The principle needs a system. Not willpower, not reminders, not guilt. A system that executes the allocation before the person has to make a decision.


What Allocation-First Looks Like

Same ₦300,000 salary. But this time, before a single naira is spent, the money is distributed:

Rent Stack: ₦60,000. Accumulating toward the annual ₦720,000. Locked. Growing every month.

Savings Stack: ₦30,000. Emergency fund or a goal: a laptop, a course, a relocation fund. Untouched until the target is hit.

Delight's Grow screen showing a House rent stack with a savings target, contribution schedule, and interest earned
Delight's Grow screen showing a House rent stack with a savings target, contribution schedule, and interest earned

Food: ₦45,000. This is the spending boundary for the month.

Transport: ₦30,000.

Electricity & data: ₦15,000. Automated; leaves the budget on schedule.

Family: ₦15,000. Automated to the recipients on the 1st.

Personal/discretionary: ₦105,000. Everything else. Social life, clothing, unexpected expenses, breathing room.

Total: ₦300,000. Savings didn't come from what was left. Savings came first; the spending was built around what remained after the commitment was honoured.

The ₦105,000 personal budget is still generous. But it's a bounded generosity. The person can spend freely within it without endangering rent, savings, or food. That's the key psychological shift: freedom within a boundary is more sustainable than restriction across the board.

Delight's budget screen showing individual budgets for Food, Rent, and Data, each with spending progress and available balance
Delight's budget screen showing individual budgets for Food, Rent, and Data, each with spending progress and available balance

Why Stacks Change the Equation

The reason "pay yourself first" fails in practice is that savings sitting in the same account as spending money is savings in name only. It's still visible. It's still accessible. And when the balance dips and the month isn't over, the brain treats it as available.

Stacks solve this by separating the money from the spending flow. Money in a Stack is accumulating toward a specific goal: rent, an emergency fund, a car down payment. It's visible, but it's not in the spending pool. The balance you see when you're about to buy lunch is the food budget balance, not the total account balance. The Stack money is safe because it's not competing with daily decisions.

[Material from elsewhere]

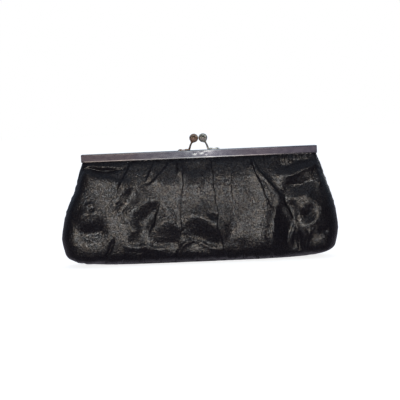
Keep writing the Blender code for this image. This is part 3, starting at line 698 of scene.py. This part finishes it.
def satin_panel(name, side, features, seed, ruffle):
    """One pleated side of the bag, from its seam with the base up into the bar's channel, with its edges turned in."""
    s = arc_spread(COLS)
    low, high = 0.8, 107.0
    base = np.linspace(0, 1, 4001)
    z0 = low + (high - low) * base
    y0 = wall(np.zeros_like(z0), z0)[1]
    length = np.concatenate([[0], np.cumsum(np.hypot(np.diff(z0), np.diff(y0)))])
    levels = np.interp(np.linspace(0, length[-1], ROWS), length, z0)
    S, Z = np.meshgrid(s, levels)
    # the panel's top edge: inside the channel along the middle, and drawn down at the two corners
    half_top = 117.6
    over = smooth((np.abs(S) * half_top - 108.5) / 4.5)
    top = high - (high - CORNER_TOP) * over
    Z = low + (Z - low) * (top - low) / (high - low)
    x, y = wall(S, Z)
    X = x + lean(Z)
    # where each point lies on the flattened picture of the panel
    flat_x = X * (1 + (y - 6.6) / 1100)
    flat_z = Z - (y - 6.6) * math.tan(math.radians(4.0))
    R = folded(flat_x, flat_z, features, seed)
    edge = smooth((1 - np.abs(S)) / 0.075)
    R = R * edge * smooth((Z - 0.2) / 5.5) * smooth((104.6 - Z) / 7.0)
    # gathers squeezed into the channel
    gather = noise(X, Z, 1.9, 30, seed + 20) * 0.30 + noise(X, Z, 4.2, 40, seed + 21) * 0.32
    gather = gather * (1 + 1.8 * np.exp(-((X - ruffle[0]) / ruffle[1]) ** 4))
    R += gather * np.exp(-((Z - 102.0) / 3.6) ** 2) * edge
    # short puckers along the seam with the base
    pucker = noise(X, Z, 2.8, 30, seed + 22) * 0.5 + noise(X, Z, 6.5, 30, seed + 23) * 0.8
    R += noise(X, Z, 5.5, 40, seed + 24) * 0.42 * np.exp(-((Z - 9.0) / 6.5) ** 2) * edge
    R += pucker * np.exp(-(np.maximum(Z - 3.5, 0) / 5.0) ** 2) * smooth((Z - 0.8) / 1.2)
    # normals of the plain wall, so that folds stand out squarely
    px, py, pz = X, y, Z
    du = np.stack([np.gradient(px, axis=1), np.gradient(py, axis=1), np.gradient(pz, axis=1)], -1)
    dv = np.stack([np.gradient(px, axis=0), np.gradient(py, axis=0), np.gradient(pz, axis=0)], -1)
    n = np.cross(dv, du)
    n /= np.maximum(np.linalg.norm(n, axis=-1, keepdims=True), 1e-9)
    n *= np.sign(np.where(np.abs(n[..., 1:2]) > 1e-6, n[..., 1:2], 1))
    P = np.stack([px, py, pz], -1) + n * R[..., None]
    # the side seam pulls the cloth in a little and puckers it
    near = np.exp(-((P[..., 1] - CENTRE_GAP) / 1.9) ** 2) * (np.abs(S) > 0.5)
    pull = 0.95 + 0.30 * noise(Z, Z * 0, 3.1, 9, seed + 30) + 0.22 * noise(Z, Z * 0, 1.3, 9, seed + 31)
    below = 1 - 0.55 * smooth((Z - 62) / 10)
    P[..., 0] -= np.sign(S) * near * pull * below
    spread_out = np.exp(-((P[..., 1] - 3.2) / 2.6) ** 2) * (np.abs(S) > 0.8)
    P[..., 0] += np.sign(S) * spread_out * 0.45 * noise(Z, P[..., 1], 3.4, 7, seed + 32)
    P[..., 1] = np.maximum(P[..., 1], CENTRE_GAP)
    # turned-in edges, both pressed towards the rear so that the seam is closed
    inward = np.array([0.35, 1.1, 2.2, 3.6])
    lift = np.array([-0.08, -0.22, -0.34, -0.44] if side < 0 else [0.02, 0.12, 0.22, 0.30])
    left, right = [], []
    for d, k in zip(inward, lift):
        a, b = P[:, 0].copy(), P[:, -1].copy()
        a[:, 0] += d
        b[:, 0] -= d
        a[:, 1] = CENTRE_GAP + k
        b[:, 1] = CENTRE_GAP + k
        left.insert(0, a)
        right.append(b)
    P = np.concatenate([np.stack(left, 1), P, np.stack(right, 1)], axis=1)
    P[..., 1] *= side
    obj = sheet_object(name, P, flip=side > 0)
    paint(obj, SATIN)
    word = "front" if side < 0 else "rear"
    bends(obj)
    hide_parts(word + "_satin_panel", word + "_padding_lower", word + "_padding_upper")
    return obj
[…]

Combined with autofunding, the entire sequence becomes automatic. Salary lands. Autofunding distributes to budgets and Stacks in priority order. Recurring payments fire on schedule. What's left in the personal budget is genuinely, honestly available. No mental subtraction required. No willpower needed.

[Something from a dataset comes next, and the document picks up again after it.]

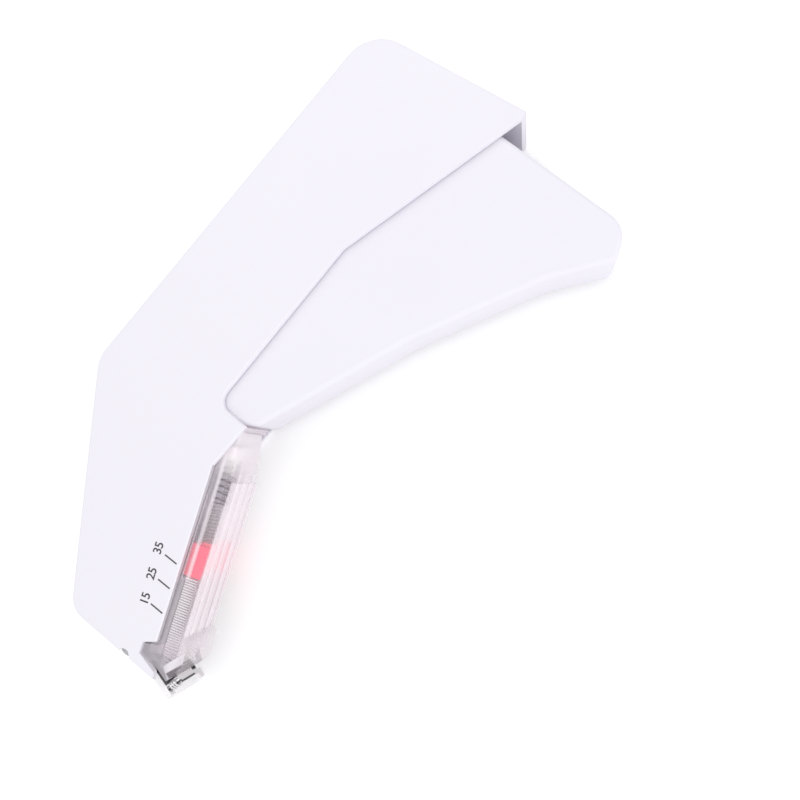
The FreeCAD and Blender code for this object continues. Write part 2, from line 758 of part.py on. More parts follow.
near_shell()
far_shell()
trigger()
drive_lever()
pivot_pin()
slide_pins()
lever_pins()
drive_pin()
drive_roller()
ram_carrier()
ram_blade()
ram_rivets()
front_staple()
staple_stack()
magazine_body()
magazine_cover()
staple_rail()
follower()
follower_spring()
spring_stop()
return_spring()
nose_guide()
nose_lip()
anvil()
ejector_spring()
doc.recompute()

# Every feature has to have built before any file is written

pieces = [item for item in doc.Objects if item.TypeId in ("PartDesign::Body", "Part::Feature")]
for item in doc.Objects:
    if "Invalid" in item.State or "Error" in item.State:
        raise RuntimeError(f"{item.Label} did not build")
for piece in pieces:
    if piece.Shape.isNull() or not piece.Shape.isValid():
        raise RuntimeError(f"{piece.Label} has no valid shape")

os.makedirs("parts", exist_ok=True)
for piece in pieces:
    piece.Shape.exportStep(f"parts/{piece.Label}.step")
    print(piece.Label, len(piece.Shape.Solids), "solids", round(piece.Shape.Volume, 1), "mm3")
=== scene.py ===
import math

import bmesh
import bpy
from mathutils import Matrix, Vector


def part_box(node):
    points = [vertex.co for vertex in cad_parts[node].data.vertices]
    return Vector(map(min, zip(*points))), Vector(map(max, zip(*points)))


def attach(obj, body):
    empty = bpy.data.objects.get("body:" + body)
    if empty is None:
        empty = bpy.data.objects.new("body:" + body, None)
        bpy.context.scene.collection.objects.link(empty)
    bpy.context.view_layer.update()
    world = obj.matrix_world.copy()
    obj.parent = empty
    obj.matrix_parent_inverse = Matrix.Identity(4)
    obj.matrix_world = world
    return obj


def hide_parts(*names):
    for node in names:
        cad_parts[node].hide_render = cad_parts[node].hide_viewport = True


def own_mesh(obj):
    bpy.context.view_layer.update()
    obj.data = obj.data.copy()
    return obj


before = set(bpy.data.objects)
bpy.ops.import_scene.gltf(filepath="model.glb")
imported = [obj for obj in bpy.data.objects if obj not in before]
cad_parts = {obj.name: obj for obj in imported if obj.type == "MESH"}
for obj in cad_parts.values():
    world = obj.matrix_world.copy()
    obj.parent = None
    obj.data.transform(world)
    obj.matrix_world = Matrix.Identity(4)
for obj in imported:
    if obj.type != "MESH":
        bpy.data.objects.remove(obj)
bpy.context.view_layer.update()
scene = bpy.context.scene

# Camera: a hand-held view from above the stapler as it lies on its far side, turned a little
# towards the rear, with a moderately wide lens.

camera_place = (0.04985, -0.00865, 0.171)
view_right = Vector((0.9413, 0.2878, -0.1762))
view_up = Vector((-0.2727, 0.9563, 0.1049))
view_back = Vector((0.1987, -0.0507, 0.9787))
camera_data = bpy.data.cameras.new("camera")
camera_data.lens = 31.5
camera_data.sensor_width = 36.0
camera_data.clip_start = 0.005
camera = bpy.data.objects.new("camera", camera_data)
scene.collection.objects.link(camera)
turned = Matrix((view_right, view_up, view_back)).transposed().to_4x4()
camera.matrix_world = Matrix.Translation(camera_place) @ turned
scene.camera = camera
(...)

Delight's automations screen showing scheduled recurring payments for data subscriptions, payroll, and loan repayments
Delight's automations screen showing scheduled recurring payments for data subscriptions, payroll, and loan repayments

The Reversal

Somewhere along the way, a generation of Nigerians absorbed the idea that saving is what you do with the leftovers. That it's a reward for spending carefully. That if you just had more discipline, there'd be something left.

The truth is simpler and less flattering: there will never be anything left. Not at ₦100,000, not at ₦1,000,000. The spending will always find the money if the money is available to be found.

The only way to save is to save first. Before the spending starts. Before the balance even presents itself as available. Not as an act of willpower, as an act of system design.

Set the allocation. Automate it. Spend from what remains. The leftover you've been waiting for at the end of the month? It was never coming. But the savings that arrive at the beginning of the month, those are already there, growing, before the first purchase of the cycle.